Tous ces partis, qui s'étaient réunis dès le début d'après-midi au siège parisien des Écologistes avant d'en sortir vers 22 h 30, ont également appelé à "rejoindre les cortèges" prévus ce week-end à l'appel de la CFDT, la CGT, l'UNSA, la FSU et Solidaires et à "manifester largement".
Plus tôt, Raphaël Glucksmann avait répété sa ligne de fermeté face à la France insoumise de Jean-Luc Mélenchon. Il a surtout proposé qu'en cas de victoire de la gauche, le nom de l'ex-secrétaire général de la CFDT Laurent Berger soit proposé pour le poste de Premier ministre - une idée qui n'a pour l'heure pas été reprise par les autres partis de gauche.

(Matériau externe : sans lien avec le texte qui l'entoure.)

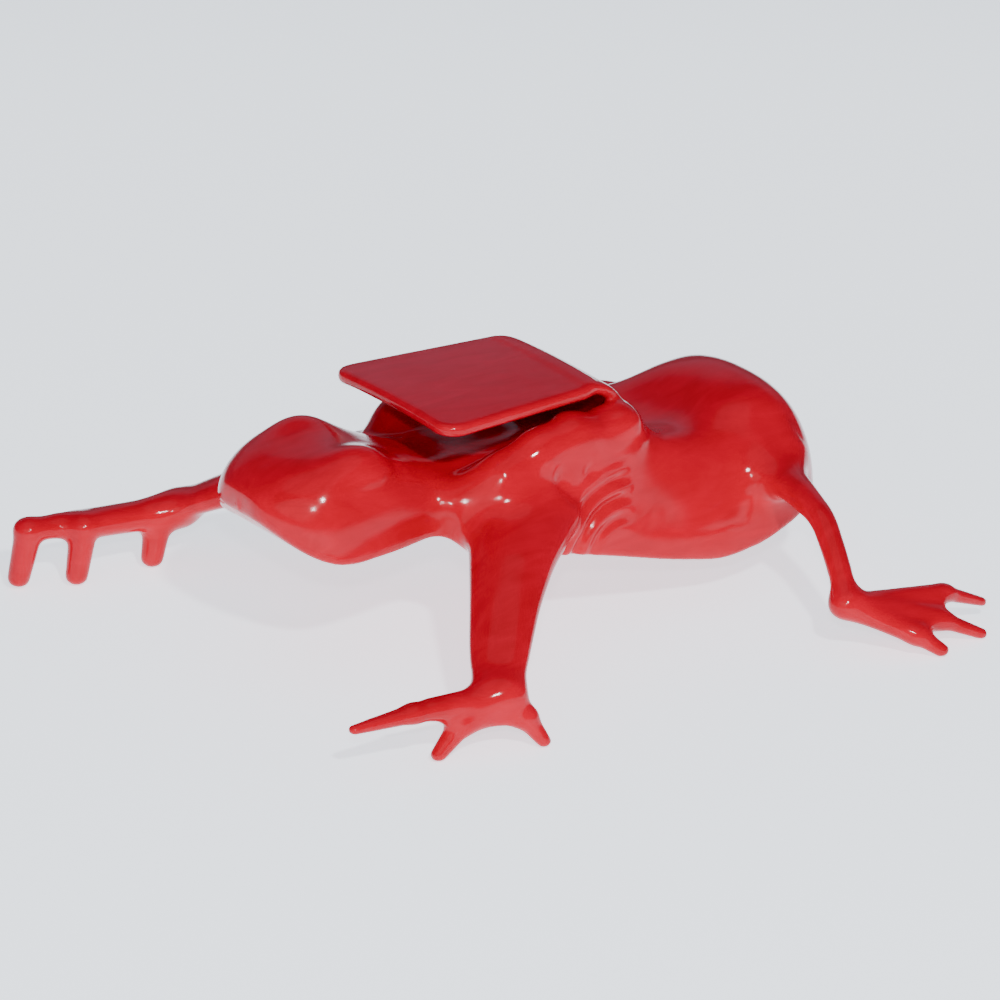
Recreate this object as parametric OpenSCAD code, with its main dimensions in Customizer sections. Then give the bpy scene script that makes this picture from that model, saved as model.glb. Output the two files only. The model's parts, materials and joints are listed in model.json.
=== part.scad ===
// Press-and-jump frog: one thin plastic moulding, modelled as members that
// meet at its flexing lines. X runs towards the head, Y to the frog's left, Z up.
// The origin is on the table, under the middle of the frog.

/* [Body shell] */
// Wall of the hollow body
wall = 1.3; // [1:0.1:1.5]
// Where the head meets the neck
neck_x = 9; // [8:0.5:10]
// How much a body section bulges towards a box, 1 being an ellipse
fullness = 0.75; // [0.65:0.05:1]

/* [Paddle] */
// Flexing line of the tongue, from the middle of the frog
paddle_x = -4; // [-4.5:0.25:-3.5]
// Length of the tongue from its flexing line
paddle_len = 14.2; // [13:0.2:14.6]
// Width of the tongue
paddle_w = 15.6; // [14:0.2:17]
// Thickness of the tongue
paddle_t = 1.2; // [1:0.1:1.4]
// Height of the tongue's middle plane
paddle_z = 18.2; // [18:0.1:19]
// Width of the strap that carries the tongue
root_w = 9; // [7:0.5:10]

/* [Legs and feet] */
// Front ankle, forward of the middle
front_ankle_x = 15; // [14:0.25:16]
// Hind ankle, from the middle, negative towards the rump
hind_ankle_x = -15.2; // [-16:0.2:-14.4]
// Ankle, out from the middle plane
ankle_y = 21.5; // [20:0.5:23]
// Height of the ankle
ankle_z = 4.2; // [4:0.1:4.5]
// Slit at each flexing line
slit = 0.4; // [0.35:0.05:0.5]
// Width of a toe
toe_w = 1.8; // [1.6:0.1:2]

/* [Hidden] */
plastic = "#d8161b";
arch_steps = 24;
station_count = 22;
limb_fn = 16;
reach = 30;

// Body by station: x, half width, height along the back's middle, height of the rim,
// height that the two ridges of the back add beside its middle
body_profile = [
    [-24, 2.8, 9.4, 6.8, 0], [-23, 5.2, 12.8, 6.2, 0], [-21, 7.4, 14.4, 5.6, 0.3],
    [-17, 8.8, 13.6, 4.2, 0.5], [-13, 9.2, 12.6, 3.7, 1.1], [-8, 9.2, 12.8, 4.8, 2.2],
    [-3, 9.2, 14.2, 6.2, 2.2], [0, 9, 14.4, 6.9, 1.4], [3, 8, 13.4, 8, 0.6],
    [7, 6.6, 13.8, 9.4, 0], [10, 6.2, 14.8, 9.8, 0], [14, 6.8, 16.4, 9.6, 1],
    [18, 6.8, 16.4, 9.5, 1], [20.5, 5.8, 15.8, 10.2, 0.3], [22, 4.2, 15.2, 12, 0],
    [23, 2, 14.6, 12.9, 0]];
rump_x = body_profile[0][0];
nose_x = body_profile[len(body_profile) - 1][0];

// Each left limb: where it roots in the body, its ankle, its full widths along, across
// and up at both ends, and its toe tips from the ankle: forward, outward, up
front_limb = [[4, 8, 11], [front_ankle_x, ankle_y, ankle_z], [8, 7.4, 3.2], [2.6, 2.9, 2.2],
              [[12, -0.8, -2.2], [6.4, 0.4, -ankle_z], [-1.8, 2.8, -ankle_z]]];
hind_limb = [[-19.5, 8, 10.5], [hind_ankle_x, ankle_y, ankle_z], [6, 5.4, 2.6], [2, 2.3, 1.7],
             [[-12, 0.2, -2.8], [-10, 3, -ankle_z], [-4.4, 3.8, -ankle_z]]];

// Share of the way from root to ankle at which the leg flexes, and at which the foot does
leg_flex = 0.24;
foot_flex = 0.86;

function between(a, b, t) = a + (b - a) * t;
function unit(v) = v / norm(v);
function along(limb) = unit(limb[1] - limb[0]);
function profile(x, column, i = 0) =
    i >= len(body_profile) - 2 || x <= body_profile[i + 1][0]
    ? let(a = body_profile[i], b = body_profile[i + 1])
      between(a[column], b[column], min(1, max(0, (x - a[0]) / (b[0] - a[0]))))
    : profile(x, column, i + 1);

// One arch of the body at station x, from the right rim over the back to the left rim
function arch(x, inset) =
    let(half = profile(x, 1) - inset, rim = profile(x, 3),
        rise = profile(x, 2) - inset - rim, ridge = profile(x, 4))
    [for (j = [0:arch_steps])
        let(a = 180 * j / arch_steps, c = cos(a), s = sin(a))
        [x, -half * sign(c) * pow(abs(c), fullness),
         rim + rise * pow(s, fullness) + ridge * pow(sin(2 * a), 2)]];

// A length of hollow body; an end at the nose or rump is closed by its wall
module body_span(x0, x1, closed0, closed1) {
    inner0 = x0 + (closed0 ? wall : 0);
    inner1 = x1 - (closed1 ? wall : 0);
    outer = [for (i = [0:station_count]) arch(x0 + (x1 - x0) * i / station_count, 0)];
    inner = [for (i = [0:station_count])
        arch(inner0 + (inner1 - inner0) * i / station_count, wall)];
    row = arch_steps + 1;
    far = (station_count + 1) * row;
    last = station_count * row;
    points = [for (ring = outer) each ring, for (ring = inner) each ring];
    sides = [for (i = [0:station_count - 1], j = [0:arch_steps - 1])
        let(k = i * row + j) each [
            [k, k + 1, k + row + 1], [k, k + row + 1, k + row],
            [far + k, far + k + row + 1, far + k + 1], [far + k, far + k + row, far + k + row + 1]]];
    rims = [for (i = [0:station_count - 1])
        let(k = i * row, m = i * row + arch_steps) each [
            [k, k + row, far + k + row], [k, far + k + row, far + k],
            [m, far + m + row, m + row], [m, far + m, far + m + row]]];
    end0 = closed0
        ? [for (j = [1:arch_steps - 1]) each [[0, j + 1, j], [far, far + j, far + j + 1]],
           each [[0, far, far + arch_steps], [0, far + arch_steps, arch_steps]]]
        : [for (j = [0:arch_steps - 1]) each [[j, far + j, far + j + 1], [j, far + j + 1, j + 1]]];
    end1 = closed1
        ? [for (j = [1:arch_steps - 1]) each [
              [last, last + j, last + j + 1], [far + last, far + last + j + 1, far + last + j]],
           each [[last, far + last + arch_steps, far + last],
                 [last, last + arch_steps, far + last + arch_steps]]]
        : [for (j = [0:arch_steps - 1]) let(k = last + j) each [
              [k, far + k + 1, far + k], [k, k + 1, far + k + 1]]];
    polyhedron(points, concat(sides, rims, end0, end1));
}

// Everything past a point, along a direction
module beyond(point, way) {
    translate(point)
        rotate([0, -atan2(way.z, norm([way.x, way.y])), atan2(way.y, way.x)])
            translate([0, -reach, -reach]) cube(2 * reach);
}

module blob(at, size, turn = 0) {
    translate(at) rotate(turn) scale(size / 2) sphere(r = 1, $fn = limb_fn);
}

// The whole left limb from inside the body to its ankle
module tapered_limb(limb) {
    turn = atan2(along(limb).y, along(limb).x);
    hull() {
        blob(limb[0], limb[2], turn);
        blob(limb[1], limb[3], turn);
    }
}

// The stretch of a left limb between two shares of its length, short by half a slit at
// each end that is cut
module limb_stretch(limb, from, to) {
    difference() {
        tapered_limb(limb);
        if (from > 0)
            beyond(between(limb[0], limb[1], from) + along(limb) * slit / 2, -along(limb));
        if (to < 1)
            beyond(between(limb[0], limb[1], to) - along(limb) * slit / 2, along(limb));
    }
}

// A toe runs out flat from the ankle to its knuckle, then bends down to its tip
module toe(ankle, offset_to_tip) {
    knuckle = ankle + [offset_to_tip.x * 0.86, offset_to_tip.y * 0.7, -0.5];
    tip = ankle + offset_to_tip;
    hull() {
        blob(ankle, [2.2, 2.2, 1.6]);
        blob(knuckle, [toe_w, toe_w, 1.4]);
    }
    hull() {
        blob(knuckle, [toe_w, toe_w, 1.4]);
        translate(tip + [0, 0, 0.5]) cylinder(d = 1.2, h = 0.3, $fn = limb_fn);
    }
    translate(tip) cylinder(d = 1.2, h = 0.6, $fn = 32);
}

// Thin skin between the toes, as far as half way along them
module web(ankle, toes) {
    translate([ankle.x, ankle.y, ankle.z - 0.9]) linear_extrude(1)
        polygon([[0, 0], for (t = toes) [t.x, t.y] * 0.55]);
}

module left_foot(limb) {
    limb_stretch(limb, foot_flex, 1);
    for (t = limb[4]) toe(limb[1], t);
    web(limb[1], limb[4]);
}

module on_right() { mirror([0, 1, 0]) children(); }

module torso_shell() {
    color(plastic) {
        body_span(rump_x, neck_x, true, false);
        for (limb = [front_limb, hind_limb]) {
            limb_stretch(limb, 0, leg_flex);
            on_right() limb_stretch(limb, 0, leg_flex);
        }
    }
}

module head_shell() {
    color(plastic) body_span(neck_x, nose_x, false, true);
}

// A strap that rises from the hollow of the back and turns forward to the tongue
module paddle_root() {
    bend = 2.4;
    color(plastic) translate([paddle_x - slit / 2, root_w / 2, paddle_z]) rotate([90, 0, 0])
        linear_extrude(root_w) translate([0, -bend]) {
            intersection() {
                difference() {
                    circle(r = bend + paddle_t / 2, $fn = 64);
                    circle(r = bend - paddle_t / 2, $fn = 64);
                }
                translate([-reach, 0]) square(reach);
            }
            translate([-bend - paddle_t / 2, -2.6]) square([paddle_t, 2.6]);
        }
}

module press_paddle() {
    corner = 2.5;
    start = 0.6;
    color(plastic) translate([paddle_x + slit / 2, 0, paddle_z - paddle_t / 2])
        linear_extrude(paddle_t) {
            translate([0, -root_w / 2]) square([2 * corner, root_w]);
            translate([start + corner, -paddle_w / 2])
                square([paddle_len - start - 2 * corner, paddle_w]);
            translate([start, corner - paddle_w / 2])
                square([paddle_len - start, paddle_w - 2 * corner]);
            for (x = [start + corner, paddle_len - corner], side = [-1, 1])
                translate([x, side * (paddle_w / 2 - corner)]) circle(r = corner, $fn = 48);
        }
}

module front_left_leg() { color(plastic) limb_stretch(front_limb, leg_flex, foot_flex); }
module front_right_leg() { color(plastic) on_right() limb_stretch(front_limb, leg_flex, foot_flex); }
module hind_left_leg() { color(plastic) limb_stretch(hind_limb, leg_flex, foot_flex); }
module hind_right_leg() { color(plastic) on_right() limb_stretch(hind_limb, leg_flex, foot_flex); }
module front_left_foot() { color(plastic) left_foot(front_limb); }
module front_right_foot() { color(plastic) on_right() left_foot(front_limb); }
module hind_left_foot() { color(plastic) left_foot(hind_limb); }
module hind_right_foot() { color(plastic) on_right() left_foot(hind_limb); }

torso_shell();
head_shell();
paddle_root();
press_paddle();
front_left_leg();
front_right_leg();
hind_left_leg();
hind_right_leg();
front_left_foot();
front_right_foot();
hind_left_foot();
hind_right_foot();
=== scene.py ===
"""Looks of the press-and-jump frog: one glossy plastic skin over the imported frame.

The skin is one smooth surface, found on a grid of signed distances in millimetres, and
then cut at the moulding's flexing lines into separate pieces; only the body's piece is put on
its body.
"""
import json
import math

import bmesh
import bpy
import numpy as np
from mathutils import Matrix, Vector


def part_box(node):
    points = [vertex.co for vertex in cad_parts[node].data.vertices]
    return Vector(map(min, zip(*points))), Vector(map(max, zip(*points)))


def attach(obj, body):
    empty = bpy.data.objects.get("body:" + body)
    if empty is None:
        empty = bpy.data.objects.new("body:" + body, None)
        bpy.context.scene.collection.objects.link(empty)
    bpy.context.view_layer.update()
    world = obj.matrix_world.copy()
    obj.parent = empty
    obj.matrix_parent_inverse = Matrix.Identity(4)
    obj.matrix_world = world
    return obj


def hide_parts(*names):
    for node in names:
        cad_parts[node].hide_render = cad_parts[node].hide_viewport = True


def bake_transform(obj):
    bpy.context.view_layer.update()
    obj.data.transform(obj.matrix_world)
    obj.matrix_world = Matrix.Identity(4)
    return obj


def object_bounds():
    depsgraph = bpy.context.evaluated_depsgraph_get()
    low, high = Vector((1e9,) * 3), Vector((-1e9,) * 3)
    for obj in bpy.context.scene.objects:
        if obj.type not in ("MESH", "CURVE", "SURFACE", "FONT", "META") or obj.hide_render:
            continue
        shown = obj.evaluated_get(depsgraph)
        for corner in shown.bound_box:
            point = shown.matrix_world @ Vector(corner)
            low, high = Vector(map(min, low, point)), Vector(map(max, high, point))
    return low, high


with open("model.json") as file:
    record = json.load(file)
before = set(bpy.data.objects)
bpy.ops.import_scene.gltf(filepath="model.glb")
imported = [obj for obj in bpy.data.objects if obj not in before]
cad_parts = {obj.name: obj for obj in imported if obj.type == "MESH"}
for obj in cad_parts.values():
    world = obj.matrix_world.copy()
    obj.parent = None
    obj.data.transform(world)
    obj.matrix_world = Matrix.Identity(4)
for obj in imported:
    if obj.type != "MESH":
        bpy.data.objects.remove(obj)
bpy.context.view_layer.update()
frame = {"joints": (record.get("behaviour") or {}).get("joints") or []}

MM = 0.001
CELL = 0.25  # pitch of the distance grid, mm
WALL = 1.3  # thickness of the shell, mm
# shares of a limb's length from its root at which it flexes and ends its bend
LEG_FLEX = 0.24
FOOT_FLEX = 0.86

joints = {j["name"]: j for j in frame["joints"]}


def joint_mm(name):
    """Where a joint of the frame lies, in millimetres."""
    return np.array(joints[name]["pos_m"]) / MM


# ---------------------------------------------------------------- distance helpers
def soft_min(a, b, k):
    """The smaller of two distances, blended smoothly where they differ by less than k."""
    h = np.maximum(k - np.abs(a - b), 0) / k
    return np.minimum(a, b) - h * h * k / 4


def soft_max(a, b, k):
    return -soft_min(-a, -b, k)


def true_distance(field, pitch):
    """A field that is zero on a surface, scaled by its own slope to measure from it."""
    gx, gy, gz = np.gradient(field, pitch)
    return field / np.maximum(np.sqrt(gx * gx + gy * gy + gz * gz), 0.02)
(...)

Opposant farouche à la réforme des retraites d'Emmanuel Macron, Laurent Berger est "une figure de la société civile qui est capable d'apaiser, qui est l'antithèse du président actuel, qui ne jouera pas avec les institutions, qui réconciliera les Français", avait fait valoir Raphaël Glucksmann sur France 2.
"Brutalité" de la vie politique
Les socialistes, qui entendent pousser leur avantage né du bon score de Raphaël Glucksmann devant LFI (9,89 %), avaient déjà participé à une première rencontre dans la matinée avec EELV, le PCF, des syndicats et des membres de la société civile.
La tête de liste des socialistes a affiché son "rejet de la brutalité de la vie politique, des insultes, des fake news, des calomnies", dans une claire allusion à la stratégie de conflictualité du débat politique choisie par le leader insoumis.
La gauche était depuis dimanche pressée de s'unir de toutes parts, alors qu'ont fleuri les appels en ce sens de syndicats, associations féministes ou encore du monde de la culture.
Selon un tout premier sondage Harris Interactive - Toluna publié lundi, le RN obtiendrait 34 % des intentions de vote au premier tour, contre 22 % pour la gauche si elle est unie et 19 % pour les macronistes.